### WORK TO DO
How does the data below read from its first line through the line containing "refill_end_x = 111.0"? Print those lines exactly.

### INFORMATION SHOWN
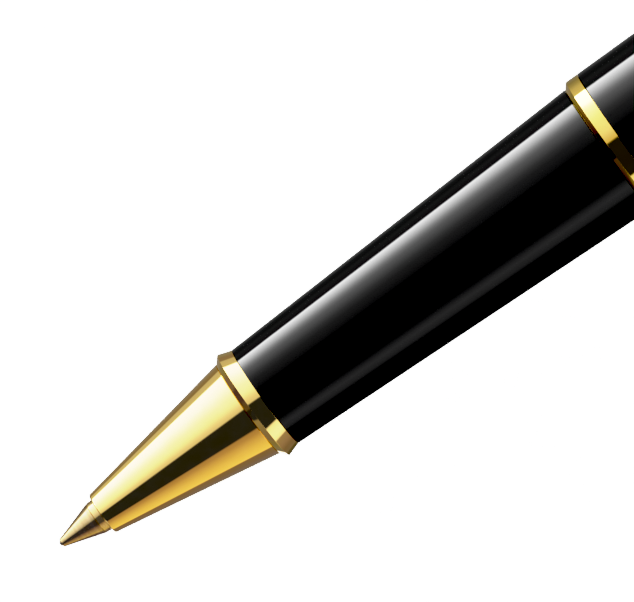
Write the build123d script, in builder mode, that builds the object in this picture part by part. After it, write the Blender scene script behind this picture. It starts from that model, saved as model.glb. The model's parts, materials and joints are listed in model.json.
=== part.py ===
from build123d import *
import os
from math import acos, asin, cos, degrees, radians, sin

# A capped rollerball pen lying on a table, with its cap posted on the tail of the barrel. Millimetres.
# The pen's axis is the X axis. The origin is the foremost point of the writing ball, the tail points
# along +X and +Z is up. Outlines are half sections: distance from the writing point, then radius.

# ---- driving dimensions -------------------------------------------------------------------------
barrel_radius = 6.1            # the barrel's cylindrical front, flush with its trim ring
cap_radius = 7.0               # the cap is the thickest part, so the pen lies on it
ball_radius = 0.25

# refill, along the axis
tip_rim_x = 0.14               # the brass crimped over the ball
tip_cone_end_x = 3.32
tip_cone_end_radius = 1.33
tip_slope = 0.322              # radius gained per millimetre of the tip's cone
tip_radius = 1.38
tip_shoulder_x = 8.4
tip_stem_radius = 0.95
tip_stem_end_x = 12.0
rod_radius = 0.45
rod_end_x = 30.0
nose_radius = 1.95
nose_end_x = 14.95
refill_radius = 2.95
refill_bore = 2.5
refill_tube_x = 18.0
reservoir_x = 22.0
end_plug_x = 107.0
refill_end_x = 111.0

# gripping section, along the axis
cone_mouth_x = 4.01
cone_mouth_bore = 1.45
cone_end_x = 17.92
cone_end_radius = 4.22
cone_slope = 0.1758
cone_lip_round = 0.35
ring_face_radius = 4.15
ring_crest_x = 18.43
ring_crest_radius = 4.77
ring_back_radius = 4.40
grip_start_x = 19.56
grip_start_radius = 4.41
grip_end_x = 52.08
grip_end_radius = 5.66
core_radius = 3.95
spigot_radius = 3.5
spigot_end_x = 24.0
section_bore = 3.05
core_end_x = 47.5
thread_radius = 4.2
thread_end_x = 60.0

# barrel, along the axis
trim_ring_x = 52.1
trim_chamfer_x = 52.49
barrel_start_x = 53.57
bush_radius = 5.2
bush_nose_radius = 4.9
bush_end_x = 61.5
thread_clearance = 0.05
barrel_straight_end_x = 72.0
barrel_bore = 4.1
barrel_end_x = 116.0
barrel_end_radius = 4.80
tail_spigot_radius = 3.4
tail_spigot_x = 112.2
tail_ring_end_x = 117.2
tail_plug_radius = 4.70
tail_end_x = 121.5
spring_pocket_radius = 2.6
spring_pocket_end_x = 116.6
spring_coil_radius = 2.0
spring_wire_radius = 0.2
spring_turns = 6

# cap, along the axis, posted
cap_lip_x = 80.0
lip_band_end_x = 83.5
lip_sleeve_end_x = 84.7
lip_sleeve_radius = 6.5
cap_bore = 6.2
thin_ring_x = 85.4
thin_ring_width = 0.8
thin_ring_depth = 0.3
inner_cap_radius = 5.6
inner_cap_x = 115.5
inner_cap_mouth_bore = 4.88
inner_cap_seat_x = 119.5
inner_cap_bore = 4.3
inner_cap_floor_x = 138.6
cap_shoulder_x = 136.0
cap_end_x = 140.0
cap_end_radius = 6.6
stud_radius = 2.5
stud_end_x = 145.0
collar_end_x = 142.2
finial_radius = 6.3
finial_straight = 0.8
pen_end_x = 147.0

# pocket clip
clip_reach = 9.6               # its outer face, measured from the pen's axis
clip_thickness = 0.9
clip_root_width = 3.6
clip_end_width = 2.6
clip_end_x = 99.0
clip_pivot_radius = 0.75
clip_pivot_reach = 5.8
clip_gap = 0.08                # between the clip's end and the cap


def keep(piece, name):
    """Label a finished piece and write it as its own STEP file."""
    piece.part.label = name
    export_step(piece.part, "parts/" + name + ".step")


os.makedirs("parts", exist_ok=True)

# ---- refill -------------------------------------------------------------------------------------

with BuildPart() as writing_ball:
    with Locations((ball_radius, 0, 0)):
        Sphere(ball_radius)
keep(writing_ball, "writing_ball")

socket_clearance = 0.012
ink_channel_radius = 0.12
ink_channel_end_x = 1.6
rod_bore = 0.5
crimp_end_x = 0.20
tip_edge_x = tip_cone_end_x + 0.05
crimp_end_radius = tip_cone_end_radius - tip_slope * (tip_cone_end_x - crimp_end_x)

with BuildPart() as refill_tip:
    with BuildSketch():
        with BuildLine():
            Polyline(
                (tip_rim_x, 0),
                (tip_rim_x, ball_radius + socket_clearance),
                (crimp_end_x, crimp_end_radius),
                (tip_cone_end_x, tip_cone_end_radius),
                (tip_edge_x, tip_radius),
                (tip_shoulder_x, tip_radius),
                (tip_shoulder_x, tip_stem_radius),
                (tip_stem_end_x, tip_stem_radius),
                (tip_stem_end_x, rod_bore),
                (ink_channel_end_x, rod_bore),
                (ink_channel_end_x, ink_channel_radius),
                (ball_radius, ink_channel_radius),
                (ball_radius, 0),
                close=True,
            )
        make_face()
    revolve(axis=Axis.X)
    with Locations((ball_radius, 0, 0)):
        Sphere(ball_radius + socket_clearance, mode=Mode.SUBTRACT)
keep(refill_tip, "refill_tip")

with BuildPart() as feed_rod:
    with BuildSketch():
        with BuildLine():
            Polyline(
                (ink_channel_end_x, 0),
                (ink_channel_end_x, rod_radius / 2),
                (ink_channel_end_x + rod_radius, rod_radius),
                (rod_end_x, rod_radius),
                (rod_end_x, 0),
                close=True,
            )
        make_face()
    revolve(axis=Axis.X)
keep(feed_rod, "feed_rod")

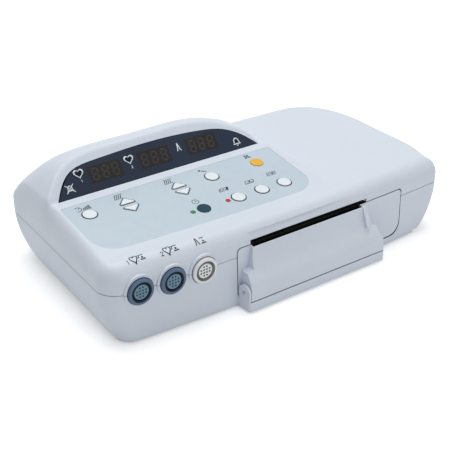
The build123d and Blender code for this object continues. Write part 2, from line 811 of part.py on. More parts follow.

### SOLVED PROBLEM
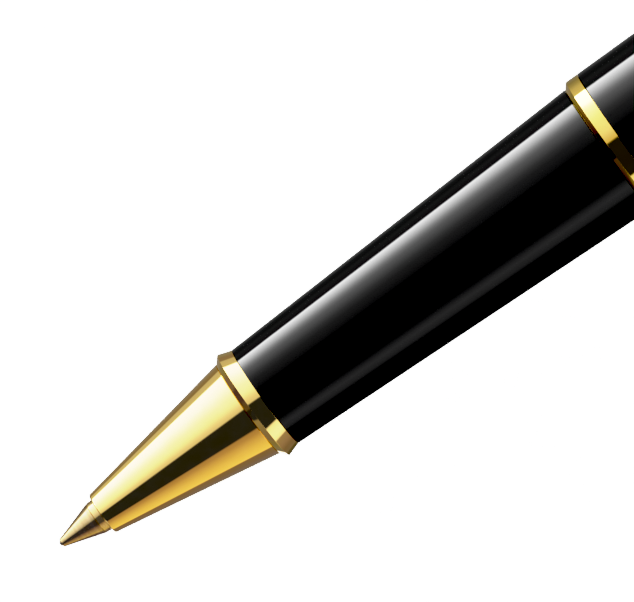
Write the build123d script, in builder mode, that builds the object in this picture part by part. After it, write the Blender scene script behind this picture. It starts from that model, saved as model.glb. The model's parts, materials and joints are listed in model.json.
=== part.py ===
from build123d import *
import os
from math import acos, asin, cos, degrees, radians, sin

# A capped rollerball pen lying on a table, with its cap posted on the tail of the barrel. Millimetres.
# The pen's axis is the X axis. The origin is the foremost point of the writing ball, the tail points
# along +X and +Z is up. Outlines are half sections: distance from the writing point, then radius.

# ---- driving dimensions -------------------------------------------------------------------------
barrel_radius = 6.1            # the barrel's cylindrical front, flush with its trim ring
cap_radius = 7.0               # the cap is the thickest part, so the pen lies on it
ball_radius = 0.25

# refill, along the axis
tip_rim_x = 0.14               # the brass crimped over the ball
tip_cone_end_x = 3.32
tip_cone_end_radius = 1.33
tip_slope = 0.322              # radius gained per millimetre of the tip's cone
tip_radius = 1.38
tip_shoulder_x = 8.4
tip_stem_radius = 0.95
tip_stem_end_x = 12.0
rod_radius = 0.45
rod_end_x = 30.0
nose_radius = 1.95
nose_end_x = 14.95
refill_radius = 2.95
refill_bore = 2.5
refill_tube_x = 18.0
reservoir_x = 22.0
end_plug_x = 107.0
refill_end_x = 111.0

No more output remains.